The obvious criticism of this policy is that it debases the money supply and, therefore, creates inflation. In normal circumstances, that's true. Governments which have resorted to the printing press have often ended up with hyperinflation, as Germany's Weimar Republic discovered in the 1920s and Zimbabwe has discovered today. These, though, are exceptional times.
The problem in our newly deflationary world is a shortage of money. It's not so much that interest rates are too high, or that they can't fall below zero, but rather that, at any interest rate, there is an insufficient quantity of money. The quantity of money has to rise. Interest rate cuts, alone, cannot accomplish that task. Monetisation is a device which can be used to increase the quantity of money circulating in an economy where money is, for the time being, in seriously short supply.

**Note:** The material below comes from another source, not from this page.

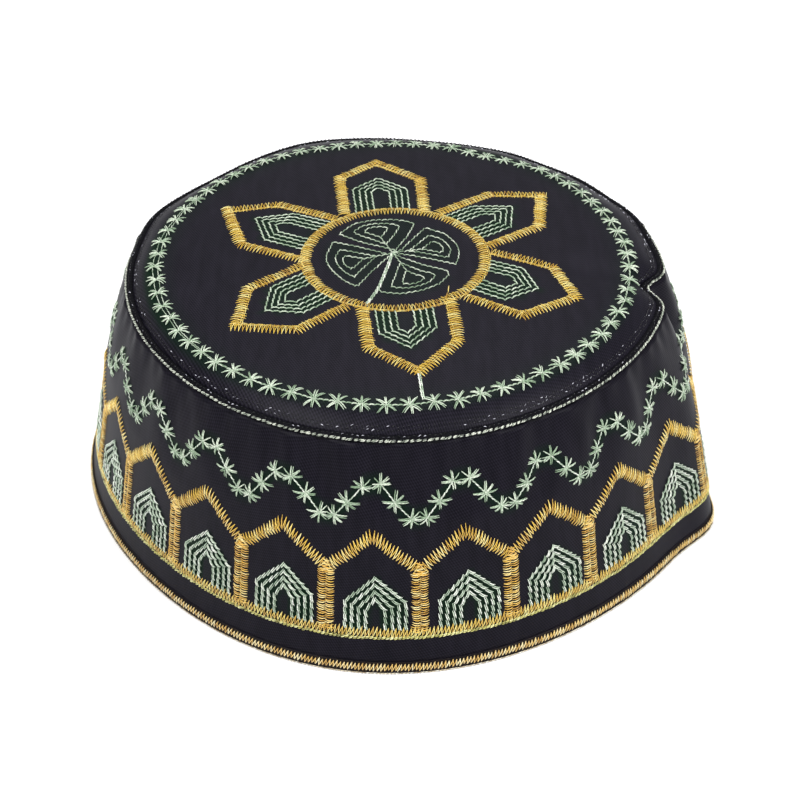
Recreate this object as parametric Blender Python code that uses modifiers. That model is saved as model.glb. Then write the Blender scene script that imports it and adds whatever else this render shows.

Monetisation is often considered to be a version of fiscal policy for naughty governments. In current circumstances, though, monetisation should be regarded as monetary policy for wise central banks. To make the policy credible, then, demands for its introduction should not come from finance ministers but, instead, from the world's central bankers. They're the ones who should be pushing for an increase in the quantity of money. They're the ones who can make their demands without any suspicion of political incorrectness. They should do so because the traditional interest rate weapon is no longer working. Central bankers should prepare to be extravagantly effective rather than remaining conservatively impotent.

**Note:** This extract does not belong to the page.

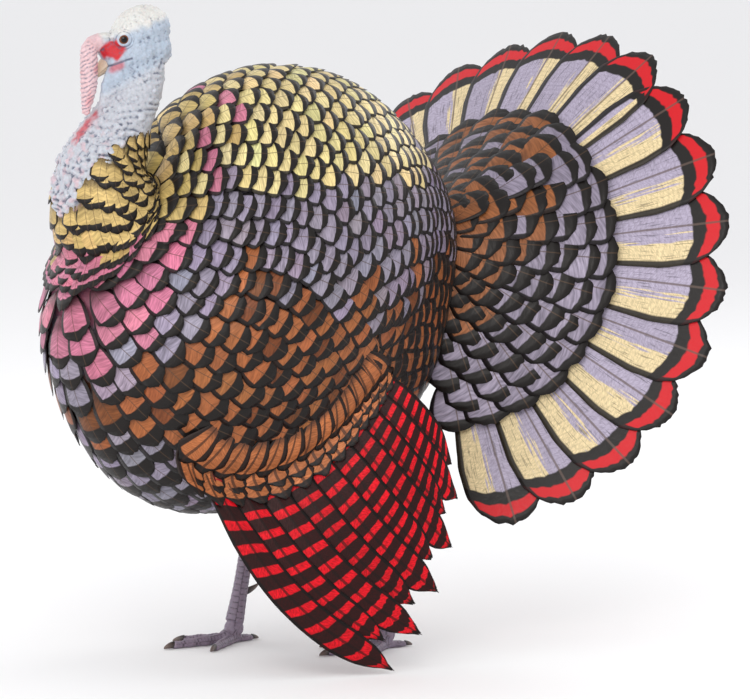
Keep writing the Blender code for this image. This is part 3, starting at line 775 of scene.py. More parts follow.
# Straight runs of a leg: shank and toes, each from its start to its end, with the toes' headings.
def legRuns(leg):
    hock, ankle = np.array(leg["hock"]), np.array(leg["ankle"])
    down = unit(ankle - hock)
    steps = (-0.030, -0.002, 0.035, 0.095)
    shank = np.array([hock + down * step for step in steps] + [ankle + (0, 0.002, 0.0135)])
    toes = []
    for name, degrees, length, radius in legs["toes"]:
        turn = -math.radians(degrees) * leg["side"]
        ahead = np.array([-math.sin(turn), -math.cos(turn), 0])
        toes.append((name, np.array([ankle[0], ankle[1], 0]), ahead, length, radius))
    return shank, toes, down


# Shank and toes as tubes with balls at their joints. A toe's radius tapers along it and swells as a cosine
# at each joint, and its middle line lies at a share of that radius above the ground.
def legShell(leg):
    shank, toes, _ = legRuns(leg)
    ankle = np.array(leg["ankle"])
    shells = [tubeShell(makeTube(shank, legs["shankRadii"], 60), 28), ballShell(shank[1], (0.0150, 0.0165, 0.0175)),
              ballShell(ankle + (0, 0.001, 0.004), (0.0125, 0.0140, 0.0130)),
              ballShell(ankle + (0, -0.008, -0.006), (0.0125, 0.0150, 0.0095))]
    share = np.linspace(0, 1, 40)
    taper = np.interp(share, (0, 0.5, 1), legs["toeTaper"])
    for _, start, ahead, length, radius in toes:
        size = taper * (1 + 0.09 * np.cos(2 * math.pi * share * (length / legs["joint"])))
        path = start + ahead * (length * share)[:, None]
        path[:, 2] = legs["toeHeight"] * radius * taper
        a, _ = np.meshgrid(circle(20), share)
        side = np.cross(ahead, (0, 0, 1))
        turned = np.cos(a)[..., None] * side + np.sin(a)[..., None] * np.array([0, 0, 1.0])
        shells.append(closeGrid(path[:, None] + (radius * size)[:, None, None] * turned, path[0], path[-1]))
        shells.append(ballShell(path[-1], np.full(3, radius * size[-1])))
    return mergeShells(shells, legs["faceSize"], 3)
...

Monetisation isn't the answer to all of our financial ills. Banks will still be starved of cash. Governments will still have to step in to add capital to the financial system and, perhaps, to provide finance that banks in the private sector are unable to conjure up. However, the printing presses could at least prevent a collapse in velocity that would otherwise throw our economies into deep and long-lasting depressions. And it's our independent central banks, not governments, who should be insisting on grabbing hold of this opportunity.